YOUR OBJECTIVE:
Work out how many lines in the data hold the word "hinge", and reply with that number only.

---------- TASK MATERIAL ----------

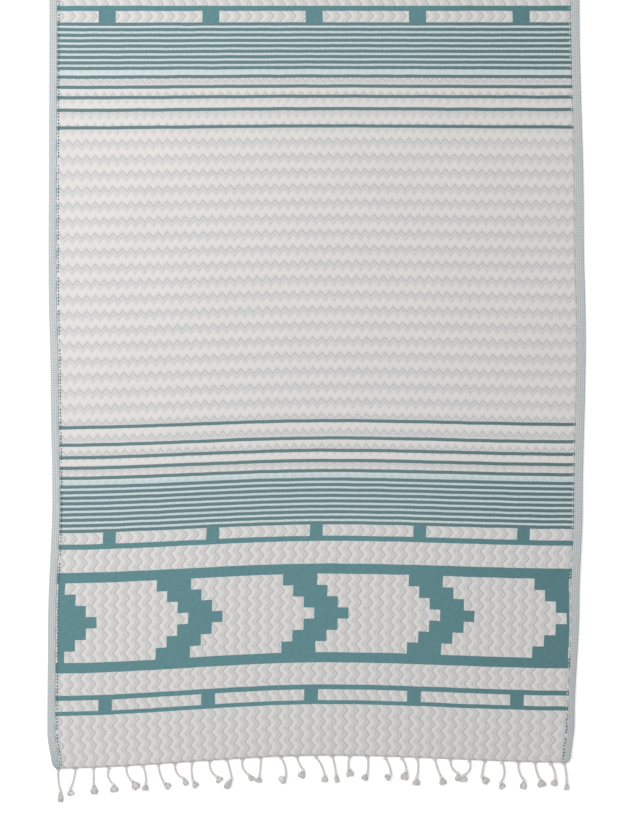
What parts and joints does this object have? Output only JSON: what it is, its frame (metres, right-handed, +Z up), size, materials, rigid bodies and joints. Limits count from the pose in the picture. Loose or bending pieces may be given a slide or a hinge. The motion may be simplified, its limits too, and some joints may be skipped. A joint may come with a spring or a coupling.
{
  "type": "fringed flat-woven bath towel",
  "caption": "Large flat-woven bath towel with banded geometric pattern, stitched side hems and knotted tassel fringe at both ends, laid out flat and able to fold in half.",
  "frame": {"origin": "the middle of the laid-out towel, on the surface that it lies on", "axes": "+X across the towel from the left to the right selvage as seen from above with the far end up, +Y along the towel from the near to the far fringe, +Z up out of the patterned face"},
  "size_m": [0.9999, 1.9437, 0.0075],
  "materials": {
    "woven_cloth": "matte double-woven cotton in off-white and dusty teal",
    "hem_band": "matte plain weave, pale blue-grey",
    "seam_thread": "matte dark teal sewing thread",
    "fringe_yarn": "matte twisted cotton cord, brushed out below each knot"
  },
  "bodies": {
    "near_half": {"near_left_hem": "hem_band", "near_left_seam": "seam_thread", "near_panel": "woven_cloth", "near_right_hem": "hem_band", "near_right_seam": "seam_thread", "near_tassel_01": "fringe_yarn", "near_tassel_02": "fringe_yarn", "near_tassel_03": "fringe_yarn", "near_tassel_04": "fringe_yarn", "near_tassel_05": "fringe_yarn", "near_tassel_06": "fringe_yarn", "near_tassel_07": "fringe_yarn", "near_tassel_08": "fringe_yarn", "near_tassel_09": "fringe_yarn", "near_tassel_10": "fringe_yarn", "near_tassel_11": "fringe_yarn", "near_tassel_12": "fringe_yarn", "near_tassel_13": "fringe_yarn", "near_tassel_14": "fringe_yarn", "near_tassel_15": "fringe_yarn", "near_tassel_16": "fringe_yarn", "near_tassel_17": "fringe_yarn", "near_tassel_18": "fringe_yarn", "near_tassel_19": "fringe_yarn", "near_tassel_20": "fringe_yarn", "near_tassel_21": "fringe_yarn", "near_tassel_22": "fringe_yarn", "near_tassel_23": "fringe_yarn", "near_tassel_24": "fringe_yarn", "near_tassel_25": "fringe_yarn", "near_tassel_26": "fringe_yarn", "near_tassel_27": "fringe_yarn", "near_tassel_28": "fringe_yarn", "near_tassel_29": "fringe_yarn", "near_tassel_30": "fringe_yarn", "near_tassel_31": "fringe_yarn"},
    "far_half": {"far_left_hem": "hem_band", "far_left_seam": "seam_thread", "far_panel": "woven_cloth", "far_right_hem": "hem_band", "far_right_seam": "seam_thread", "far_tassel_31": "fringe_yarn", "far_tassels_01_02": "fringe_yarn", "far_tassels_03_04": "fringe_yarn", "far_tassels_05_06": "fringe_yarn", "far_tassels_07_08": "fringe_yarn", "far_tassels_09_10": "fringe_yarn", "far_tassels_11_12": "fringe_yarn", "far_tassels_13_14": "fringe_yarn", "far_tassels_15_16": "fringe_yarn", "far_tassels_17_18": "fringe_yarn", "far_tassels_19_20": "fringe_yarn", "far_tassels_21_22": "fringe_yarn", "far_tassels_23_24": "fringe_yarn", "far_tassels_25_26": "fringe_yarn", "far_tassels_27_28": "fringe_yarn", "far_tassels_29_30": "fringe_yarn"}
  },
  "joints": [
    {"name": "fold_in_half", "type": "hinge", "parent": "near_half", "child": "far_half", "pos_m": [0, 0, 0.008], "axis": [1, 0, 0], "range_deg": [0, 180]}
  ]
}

----------
---------- TASK MATERIAL ----------

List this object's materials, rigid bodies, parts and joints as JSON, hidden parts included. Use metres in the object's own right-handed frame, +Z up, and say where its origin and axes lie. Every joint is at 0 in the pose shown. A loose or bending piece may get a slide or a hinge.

----------
---------- TASK MATERIAL ----------

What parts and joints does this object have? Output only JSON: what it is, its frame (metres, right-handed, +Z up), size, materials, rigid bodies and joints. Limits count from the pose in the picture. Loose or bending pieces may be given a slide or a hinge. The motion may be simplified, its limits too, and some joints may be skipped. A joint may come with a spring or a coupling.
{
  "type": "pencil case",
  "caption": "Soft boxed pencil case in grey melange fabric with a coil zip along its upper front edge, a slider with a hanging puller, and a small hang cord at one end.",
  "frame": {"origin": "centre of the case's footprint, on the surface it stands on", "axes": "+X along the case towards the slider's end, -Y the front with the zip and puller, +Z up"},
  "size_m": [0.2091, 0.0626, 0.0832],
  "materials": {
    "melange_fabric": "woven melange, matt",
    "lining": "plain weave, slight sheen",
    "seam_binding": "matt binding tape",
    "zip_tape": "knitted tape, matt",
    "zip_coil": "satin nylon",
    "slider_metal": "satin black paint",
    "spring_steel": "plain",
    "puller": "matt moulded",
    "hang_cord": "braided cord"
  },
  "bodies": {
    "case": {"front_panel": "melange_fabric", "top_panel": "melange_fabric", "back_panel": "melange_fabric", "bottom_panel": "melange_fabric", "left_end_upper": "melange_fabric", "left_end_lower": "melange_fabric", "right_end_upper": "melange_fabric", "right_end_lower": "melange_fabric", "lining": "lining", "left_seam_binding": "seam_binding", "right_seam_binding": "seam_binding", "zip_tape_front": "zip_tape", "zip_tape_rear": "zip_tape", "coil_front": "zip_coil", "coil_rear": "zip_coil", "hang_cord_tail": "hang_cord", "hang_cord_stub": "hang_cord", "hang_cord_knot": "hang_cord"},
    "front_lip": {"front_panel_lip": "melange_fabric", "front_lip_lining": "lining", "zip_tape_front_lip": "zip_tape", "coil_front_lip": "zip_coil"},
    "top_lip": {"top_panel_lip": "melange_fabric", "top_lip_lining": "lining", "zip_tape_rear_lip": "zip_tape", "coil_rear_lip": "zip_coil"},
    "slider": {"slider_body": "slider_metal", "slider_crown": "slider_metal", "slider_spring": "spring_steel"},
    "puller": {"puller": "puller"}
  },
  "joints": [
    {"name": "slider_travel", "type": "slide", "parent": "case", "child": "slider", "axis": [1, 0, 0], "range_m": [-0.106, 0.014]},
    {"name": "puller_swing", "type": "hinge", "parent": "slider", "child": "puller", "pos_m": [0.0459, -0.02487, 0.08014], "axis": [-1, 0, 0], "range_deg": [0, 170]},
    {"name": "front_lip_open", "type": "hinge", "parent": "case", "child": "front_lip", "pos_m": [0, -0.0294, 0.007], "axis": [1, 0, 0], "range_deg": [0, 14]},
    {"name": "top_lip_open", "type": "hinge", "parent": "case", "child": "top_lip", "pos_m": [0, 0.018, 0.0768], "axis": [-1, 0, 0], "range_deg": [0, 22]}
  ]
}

----------

RESPONSE TO THE TASK:
7